3D code data:
%%
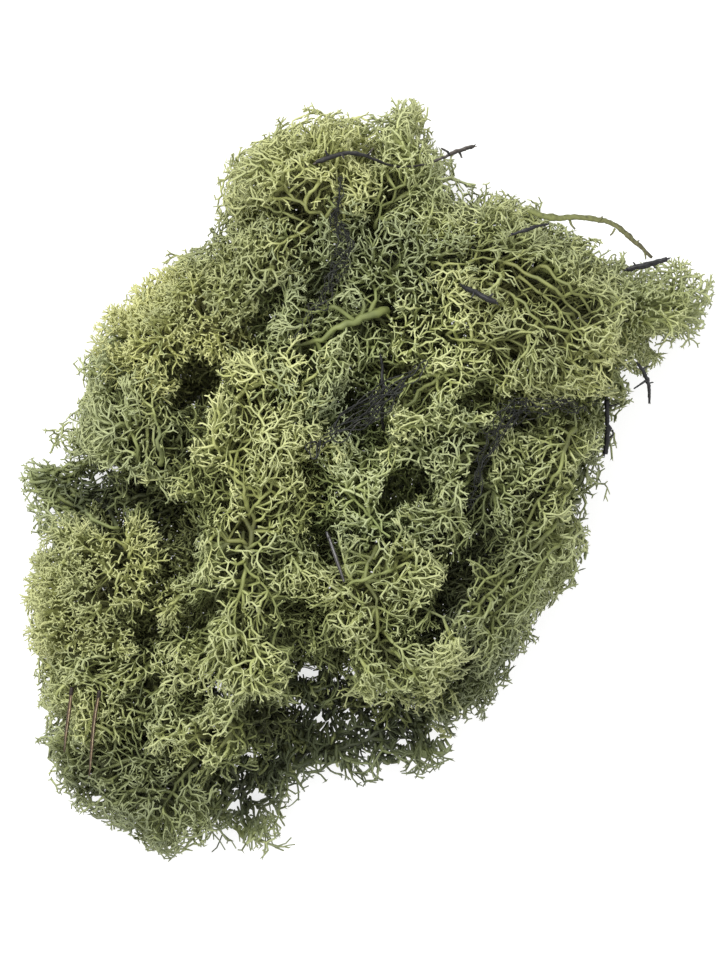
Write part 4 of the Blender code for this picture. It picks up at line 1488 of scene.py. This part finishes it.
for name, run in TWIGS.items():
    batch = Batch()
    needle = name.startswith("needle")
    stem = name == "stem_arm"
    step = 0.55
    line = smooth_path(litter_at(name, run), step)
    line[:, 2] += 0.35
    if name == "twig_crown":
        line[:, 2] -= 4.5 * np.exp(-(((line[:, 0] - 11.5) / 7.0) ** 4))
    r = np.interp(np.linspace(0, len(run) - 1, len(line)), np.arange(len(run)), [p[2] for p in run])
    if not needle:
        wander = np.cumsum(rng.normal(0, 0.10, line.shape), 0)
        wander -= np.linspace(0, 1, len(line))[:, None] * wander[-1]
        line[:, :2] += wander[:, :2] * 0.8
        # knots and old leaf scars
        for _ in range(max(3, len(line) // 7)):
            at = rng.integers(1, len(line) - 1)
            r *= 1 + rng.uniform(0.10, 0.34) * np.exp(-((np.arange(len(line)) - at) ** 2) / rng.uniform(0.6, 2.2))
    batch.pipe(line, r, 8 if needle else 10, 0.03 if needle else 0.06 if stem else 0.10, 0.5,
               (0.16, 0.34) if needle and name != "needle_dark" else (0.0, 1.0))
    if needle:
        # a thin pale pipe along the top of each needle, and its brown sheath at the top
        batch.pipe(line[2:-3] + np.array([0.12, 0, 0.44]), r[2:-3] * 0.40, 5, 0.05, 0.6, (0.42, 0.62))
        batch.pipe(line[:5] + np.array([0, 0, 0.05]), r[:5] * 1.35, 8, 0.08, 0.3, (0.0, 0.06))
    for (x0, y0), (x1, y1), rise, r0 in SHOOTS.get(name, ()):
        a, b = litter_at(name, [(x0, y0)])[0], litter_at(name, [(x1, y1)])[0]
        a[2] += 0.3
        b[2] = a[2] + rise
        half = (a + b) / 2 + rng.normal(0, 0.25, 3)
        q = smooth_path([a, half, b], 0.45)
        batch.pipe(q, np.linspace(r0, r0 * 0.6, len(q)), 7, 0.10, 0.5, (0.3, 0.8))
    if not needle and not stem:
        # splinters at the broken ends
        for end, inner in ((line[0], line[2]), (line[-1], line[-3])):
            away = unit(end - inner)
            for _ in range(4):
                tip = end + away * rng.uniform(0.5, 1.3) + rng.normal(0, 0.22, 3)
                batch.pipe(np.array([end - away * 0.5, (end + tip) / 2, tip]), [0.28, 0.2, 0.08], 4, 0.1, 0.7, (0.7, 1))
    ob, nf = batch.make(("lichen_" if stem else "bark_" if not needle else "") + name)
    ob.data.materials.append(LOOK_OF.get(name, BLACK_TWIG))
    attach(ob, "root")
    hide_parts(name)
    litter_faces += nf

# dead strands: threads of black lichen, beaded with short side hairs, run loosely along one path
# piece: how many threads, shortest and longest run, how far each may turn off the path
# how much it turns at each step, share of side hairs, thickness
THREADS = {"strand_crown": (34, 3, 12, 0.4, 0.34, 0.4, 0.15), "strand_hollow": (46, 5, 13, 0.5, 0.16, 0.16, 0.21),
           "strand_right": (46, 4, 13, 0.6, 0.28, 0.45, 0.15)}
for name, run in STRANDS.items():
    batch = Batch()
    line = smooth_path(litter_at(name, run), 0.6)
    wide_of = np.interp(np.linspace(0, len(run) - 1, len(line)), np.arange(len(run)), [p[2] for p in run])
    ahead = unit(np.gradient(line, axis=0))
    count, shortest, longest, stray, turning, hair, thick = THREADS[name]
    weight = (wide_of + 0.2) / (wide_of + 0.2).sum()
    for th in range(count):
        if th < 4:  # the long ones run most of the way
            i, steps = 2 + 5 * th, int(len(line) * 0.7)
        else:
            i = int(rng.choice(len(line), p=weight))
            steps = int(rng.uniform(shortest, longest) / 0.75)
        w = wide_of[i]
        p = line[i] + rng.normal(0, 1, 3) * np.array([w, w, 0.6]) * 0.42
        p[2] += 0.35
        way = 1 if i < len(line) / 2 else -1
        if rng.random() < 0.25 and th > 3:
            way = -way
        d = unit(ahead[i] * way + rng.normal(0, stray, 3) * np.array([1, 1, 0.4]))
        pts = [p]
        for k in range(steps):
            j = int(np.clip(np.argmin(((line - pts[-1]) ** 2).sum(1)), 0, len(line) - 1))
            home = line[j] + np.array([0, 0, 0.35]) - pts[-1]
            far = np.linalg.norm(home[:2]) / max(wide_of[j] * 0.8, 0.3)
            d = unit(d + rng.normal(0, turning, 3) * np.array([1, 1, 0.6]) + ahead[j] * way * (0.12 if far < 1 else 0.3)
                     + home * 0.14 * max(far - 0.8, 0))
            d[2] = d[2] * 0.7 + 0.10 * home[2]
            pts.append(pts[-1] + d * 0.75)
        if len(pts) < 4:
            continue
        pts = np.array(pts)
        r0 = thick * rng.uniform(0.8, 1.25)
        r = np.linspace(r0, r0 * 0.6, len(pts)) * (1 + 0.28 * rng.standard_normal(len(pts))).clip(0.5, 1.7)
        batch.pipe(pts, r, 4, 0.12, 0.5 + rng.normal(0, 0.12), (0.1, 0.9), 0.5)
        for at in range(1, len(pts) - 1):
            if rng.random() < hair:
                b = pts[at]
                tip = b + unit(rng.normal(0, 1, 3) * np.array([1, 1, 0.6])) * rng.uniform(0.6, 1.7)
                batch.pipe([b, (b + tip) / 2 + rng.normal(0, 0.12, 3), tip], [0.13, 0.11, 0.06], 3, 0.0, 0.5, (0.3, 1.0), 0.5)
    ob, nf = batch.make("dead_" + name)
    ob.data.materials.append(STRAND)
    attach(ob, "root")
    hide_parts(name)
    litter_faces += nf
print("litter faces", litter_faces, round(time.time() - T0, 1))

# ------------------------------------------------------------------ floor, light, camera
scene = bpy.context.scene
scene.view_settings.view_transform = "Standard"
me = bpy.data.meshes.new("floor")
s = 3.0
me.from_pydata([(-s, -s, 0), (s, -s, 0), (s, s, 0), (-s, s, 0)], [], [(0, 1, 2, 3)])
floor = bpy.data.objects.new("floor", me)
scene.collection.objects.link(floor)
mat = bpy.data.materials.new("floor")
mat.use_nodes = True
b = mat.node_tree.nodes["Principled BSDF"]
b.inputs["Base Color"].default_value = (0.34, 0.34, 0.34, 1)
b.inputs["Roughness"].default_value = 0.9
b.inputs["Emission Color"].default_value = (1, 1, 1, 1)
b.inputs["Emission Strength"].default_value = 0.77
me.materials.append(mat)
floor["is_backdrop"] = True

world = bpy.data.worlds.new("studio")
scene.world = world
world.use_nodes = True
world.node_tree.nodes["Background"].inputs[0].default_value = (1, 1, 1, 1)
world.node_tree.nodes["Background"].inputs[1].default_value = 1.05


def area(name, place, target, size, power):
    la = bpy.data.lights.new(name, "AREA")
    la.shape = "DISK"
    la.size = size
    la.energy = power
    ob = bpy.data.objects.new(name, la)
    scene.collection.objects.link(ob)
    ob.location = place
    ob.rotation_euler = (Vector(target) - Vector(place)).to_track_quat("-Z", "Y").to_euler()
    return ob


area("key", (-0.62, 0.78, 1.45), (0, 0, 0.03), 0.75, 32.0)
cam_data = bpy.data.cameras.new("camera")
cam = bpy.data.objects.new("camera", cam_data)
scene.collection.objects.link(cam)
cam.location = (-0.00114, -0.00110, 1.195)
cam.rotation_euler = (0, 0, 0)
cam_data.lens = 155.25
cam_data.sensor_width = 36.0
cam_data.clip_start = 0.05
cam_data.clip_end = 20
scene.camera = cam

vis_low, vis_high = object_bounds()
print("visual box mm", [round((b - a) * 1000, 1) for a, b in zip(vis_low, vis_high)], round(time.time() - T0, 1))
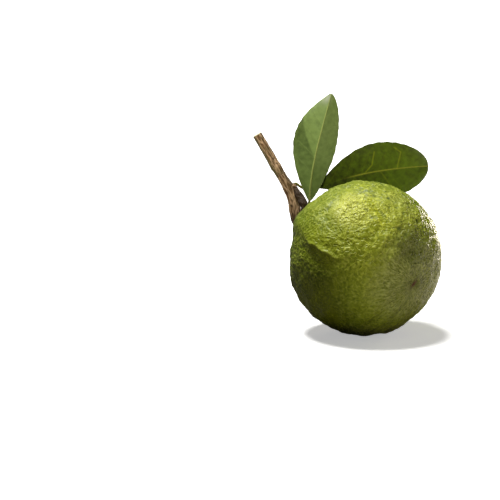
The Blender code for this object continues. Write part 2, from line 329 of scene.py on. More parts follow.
%%
Which lines hold the word "Blender"? Copy every one of them.

Write part 4 of the Blender code for this picture. It picks up at line 1488 of scene.py. This part finishes it.
The Blender code for this object continues. Write part 2, from line 329 of scene.py on. More parts follow.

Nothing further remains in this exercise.